Prism and Spectrum take this flexibility a step further by collapsing the ERC-20 token, the underlying liquidity position, and the associated fee rights into one integrated structure. Holding a whole unit of Prism automatically mints an NFT representing one share of the protocol’s V4 liquidity position. No staking transaction, no wrapper contract, no gauge approval - the LP share is native to the token by construction.

The scarcity mechanic is where it gets interesting. The supply ceiling is 5,000 tokens and 5,000 NFTs, but the live count structurally trends downward. NFTs only exist for integer balances – sell past a whole number and one burns permanently. Fewer NFTs in circulation means each surviving holder commands a larger slice of the fee pool. Supply compresses, per-token yield expands, and the dynamic is irreversible. It is a deflationary flywheel with no manual intervention required.

Spectrum extends the model to index creation. Any user can launch a thematic basket – a set of digital assets bundled into a single tradeable token – via a Dutch auction that opens at 1 ETH and clears over ten blocks. The index token’s price is bound to the weighted value of its constituents by construction, not by arbitrage or active management. Every swap the index token ever generates splits three ways: 30% to the creator as a perpetual royalty, 60% to holders as passive yield, and 10% to buy and burn Prism. The creator monetizes conviction; the holder earns without managing; and every index that ever trades applies permanent buy pressure to Prism underneath.

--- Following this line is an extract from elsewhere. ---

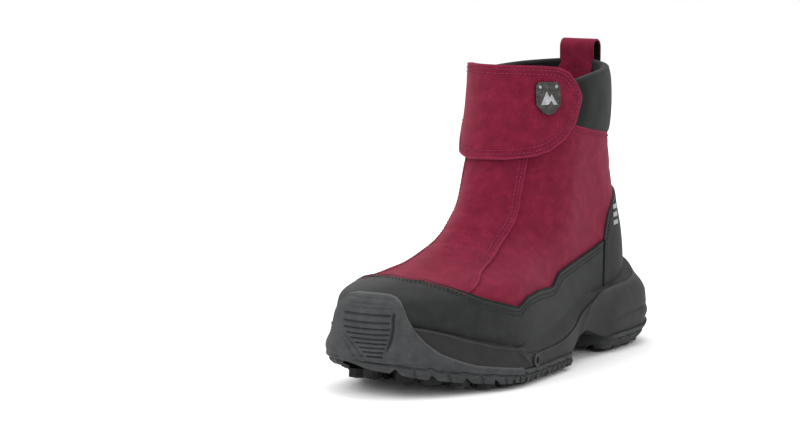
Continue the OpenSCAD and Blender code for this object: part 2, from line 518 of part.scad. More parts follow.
// badge plate lying on the flap: a plain shield with a raised peak on it
badge_t = 0.235;
badge_z = 151.5;
badge_p = off(badge_t, badge_z, f0 + 0.7 + flap_t);
badge_n = unit(off(badge_t, badge_z, 5) - off(badge_t, badge_z, 0));
module on_badge() {
    translate(badge_p + 0.65 * badge_n) rotate([0, 0, atan2(badge_n[1], badge_n[0])])
        rotate([0, 90 - asin(badge_n[2]), 0]) rotate(90) children();
}
module badge_plate() {
    h = badge_w * 0.62;
    place() color([0.28, 0.28, 0.30]) on_badge() linear_extrude(1.3)
        polygon([[-badge_w / 2, h * 0.75], [-badge_w / 2 + 2, h], [badge_w / 2 - 2, h], [badge_w / 2, h * 0.75],
            [badge_w / 2, -h * 0.35], [badge_w / 4, -h * 0.85], [0, -h], [-badge_w / 4, -h * 0.85], [-badge_w / 2, -h * 0.35]]);
}
module badge_emblem() {
    place() color(STEEL) on_badge() translate([0, 0, 1.32]) linear_extrude(0.5)
        polygon([[-5, -3.5], [-1.2, 4], [0.6, 0.6], [1.8, 2.4], [5, -3.5], [2.6, -3.5], [1.6, -1.2], [-0.6, -3.5]]);
}
module badge_rivets() {
    place() color(STEEL) on_badge() for (s = [-1, 1]) translate([s * 5, 6.6, 1.32]) cylinder(r = 0.9, h = 0.5);
}

// ---- pull loop at the back of the collar ----
loop_r = 5.2;
loop_ri = 3.9;
module pull_loop() {
    place() color([0.10, 0.10, 0.11]) translate([-loop_w / 2, LOOP[1], LOOP[2]]) rotate([90, 0, 90]) linear_extrude(loop_w)
        difference() {
            union() {
                translate([0, 4.8]) circle(r = loop_r);
                translate([-loop_r, 0]) square([2 * loop_r, 4.8]);
            }
            translate([0, 4.8]) circle(r = loop_ri);
            translate([-loop_ri, -1]) square([2 * loop_ri, 5.8]);
        }
}
module loop_anchor() {
    place() color([0.10, 0.10, 0.11]) for (m = [[2.5, 0.088], [-6.3, 0.12]]) {
        map = function (u, v) [wrap(1 - m[1] + 2 * m[1] * u), LOOP[2] - 20 + 18.1 * v];
        panel(map, flat(m[0]), flat(m[0] + loop_r - loop_ri), 10, 4);
    }
}

outsole_forefoot();
forefoot_lugs();
outsole_heel();
heel_lugs();
toe_bumper();
toe_ribs();
shank_plate();
midsole();
sidewall_ring();
stud_bases();
stud_tips();
lasting_board();
footbed();
toe_puff();
heel_counter();
lining();
quarter_outer();
quarter_inner_front();
quarter_inner_rear();
shaft_front();
mudguard();
instep_strip();
heel_panel();
reflector_bars();
collar();
collar_binding();
zip_gusset();
zip_tape();
zip_teeth();
zip_top_stops();
zip_bottom_stop();
zip_slider();
zip_puller();
pull_strap();
flap_root();
flap_shell();
flap_lining();
hook_tape();
loop_tape();
badge_plate();
badge_emblem();
badge_rivets();
pull_loop();
loop_anchor();
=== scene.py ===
import math

import bpy
import numpy as np
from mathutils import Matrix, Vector, kdtree

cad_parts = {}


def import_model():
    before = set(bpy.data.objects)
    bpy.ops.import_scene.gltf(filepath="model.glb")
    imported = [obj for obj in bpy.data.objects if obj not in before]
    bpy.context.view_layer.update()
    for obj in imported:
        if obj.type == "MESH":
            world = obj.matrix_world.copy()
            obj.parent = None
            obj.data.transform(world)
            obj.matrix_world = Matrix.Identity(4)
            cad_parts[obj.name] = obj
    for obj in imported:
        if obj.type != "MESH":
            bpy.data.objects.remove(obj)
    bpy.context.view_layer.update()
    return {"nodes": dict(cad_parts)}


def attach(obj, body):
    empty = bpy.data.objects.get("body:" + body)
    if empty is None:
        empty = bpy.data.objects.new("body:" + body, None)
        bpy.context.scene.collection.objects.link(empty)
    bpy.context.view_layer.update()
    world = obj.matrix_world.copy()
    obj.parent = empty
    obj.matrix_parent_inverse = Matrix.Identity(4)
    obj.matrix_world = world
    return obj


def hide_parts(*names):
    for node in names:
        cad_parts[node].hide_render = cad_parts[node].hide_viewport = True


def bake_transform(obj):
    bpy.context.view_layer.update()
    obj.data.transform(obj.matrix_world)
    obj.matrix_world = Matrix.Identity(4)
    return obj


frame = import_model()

# All shapes are worked out in millimetres on the boot's own surface, then moved by SHIFT into the row frame.
SHIFT = np.array([-1.2, -2.55, 0.0])
NODES = frame["nodes"]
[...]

The contrast with TradFi indexing is structural rather than incremental. A conventional ETF charges basis points annually and separates management from ownership. Here the relationship inverts – the index creator earns from the market’s appetite for their thesis, and the holder receives yield rather than paying for access to it.

State of the experiment 

The caveats are real and worth sitting with. The integer mechanic which makes the NFT dynamic and elegant also makes Prism difficult to compose. Any protocol that moves balances – a lending market taking collateral, a DEX routing a partial fill, a fee contract skimming basis points – risks crossing an integer boundary and burning an NFT the holder did not intend to burn. This is not a minor technical inconvenience. It creates meaningful friction for users and limits how Prism can be used as collateral, as a tradeable asset in external venues, or as a building block inside other protocols. Until that composability gap closes, adoption outside direct holding remains constrained.

Adoption remains limited for now. Across Ethereum and Base, Spectrum currently hosts roughly 12 indexes with around $83k in assets under management, with the largest product being the Base AI Index. While these figures are a rounding error by any standard, they suggest the model is beginning to attract early experimentation and provide an initial testbed for the economics behind onchain indexing.

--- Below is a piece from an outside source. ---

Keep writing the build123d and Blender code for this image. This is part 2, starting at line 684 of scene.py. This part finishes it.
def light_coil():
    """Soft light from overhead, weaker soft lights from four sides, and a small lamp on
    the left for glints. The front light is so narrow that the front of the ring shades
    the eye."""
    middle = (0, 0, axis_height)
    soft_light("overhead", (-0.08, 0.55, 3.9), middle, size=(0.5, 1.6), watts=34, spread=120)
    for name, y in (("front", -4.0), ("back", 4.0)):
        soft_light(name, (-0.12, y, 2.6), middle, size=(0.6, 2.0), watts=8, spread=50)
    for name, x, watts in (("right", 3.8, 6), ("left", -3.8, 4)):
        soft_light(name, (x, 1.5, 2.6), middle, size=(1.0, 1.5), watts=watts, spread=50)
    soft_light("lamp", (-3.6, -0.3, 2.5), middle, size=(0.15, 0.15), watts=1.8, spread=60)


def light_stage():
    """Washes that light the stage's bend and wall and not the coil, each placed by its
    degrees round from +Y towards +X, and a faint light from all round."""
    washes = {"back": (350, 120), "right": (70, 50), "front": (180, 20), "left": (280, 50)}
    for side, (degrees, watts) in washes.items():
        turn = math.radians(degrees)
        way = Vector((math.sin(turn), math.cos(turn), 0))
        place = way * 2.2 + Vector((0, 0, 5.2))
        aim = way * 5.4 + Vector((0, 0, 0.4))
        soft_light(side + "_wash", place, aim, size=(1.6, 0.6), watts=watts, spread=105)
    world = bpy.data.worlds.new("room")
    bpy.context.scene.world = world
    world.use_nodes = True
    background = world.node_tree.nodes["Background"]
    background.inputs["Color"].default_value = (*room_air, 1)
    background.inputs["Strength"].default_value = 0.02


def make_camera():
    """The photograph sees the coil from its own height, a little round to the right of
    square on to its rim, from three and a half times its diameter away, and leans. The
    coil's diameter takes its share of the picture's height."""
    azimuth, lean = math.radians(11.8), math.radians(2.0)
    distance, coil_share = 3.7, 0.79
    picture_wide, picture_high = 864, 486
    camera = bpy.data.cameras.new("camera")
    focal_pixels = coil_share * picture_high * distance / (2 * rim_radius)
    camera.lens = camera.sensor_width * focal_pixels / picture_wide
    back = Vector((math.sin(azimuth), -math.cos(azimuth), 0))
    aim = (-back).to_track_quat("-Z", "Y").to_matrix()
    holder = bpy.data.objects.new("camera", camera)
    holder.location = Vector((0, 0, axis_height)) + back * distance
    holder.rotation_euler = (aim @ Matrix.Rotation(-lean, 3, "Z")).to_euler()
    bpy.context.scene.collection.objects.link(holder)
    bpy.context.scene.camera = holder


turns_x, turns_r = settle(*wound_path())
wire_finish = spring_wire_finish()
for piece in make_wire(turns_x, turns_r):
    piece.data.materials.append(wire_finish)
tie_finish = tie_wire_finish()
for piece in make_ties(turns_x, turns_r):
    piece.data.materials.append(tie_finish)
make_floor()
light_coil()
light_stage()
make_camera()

But the potential roadmap is considerably larger than the product today. If the model proves resilient, future iterations could extend beyond single-chain crypto baskets to encompass cross-chain indexes and eventually tokenized equities, significantly expanding the universe of assets that can be packaged into a single onchain index.

What the experiment demonstrates, more than any specific metric, is that the primitives now exist to build index infrastructure onchain without the management layer that made TradFi indexing extractive. The fee model works. The scarcity mechanic works. The composability problem is unsolved, but it is an engineering constraint on a live system, not a fundamental objection to the thesis. For institutional and sophisticated participants, this model offers the possibility of broad market exposure without ongoing management fees or separate custody arrangements – a structural shift from how indexing has traditionally worked in both TradFi and earlier onchain attempts.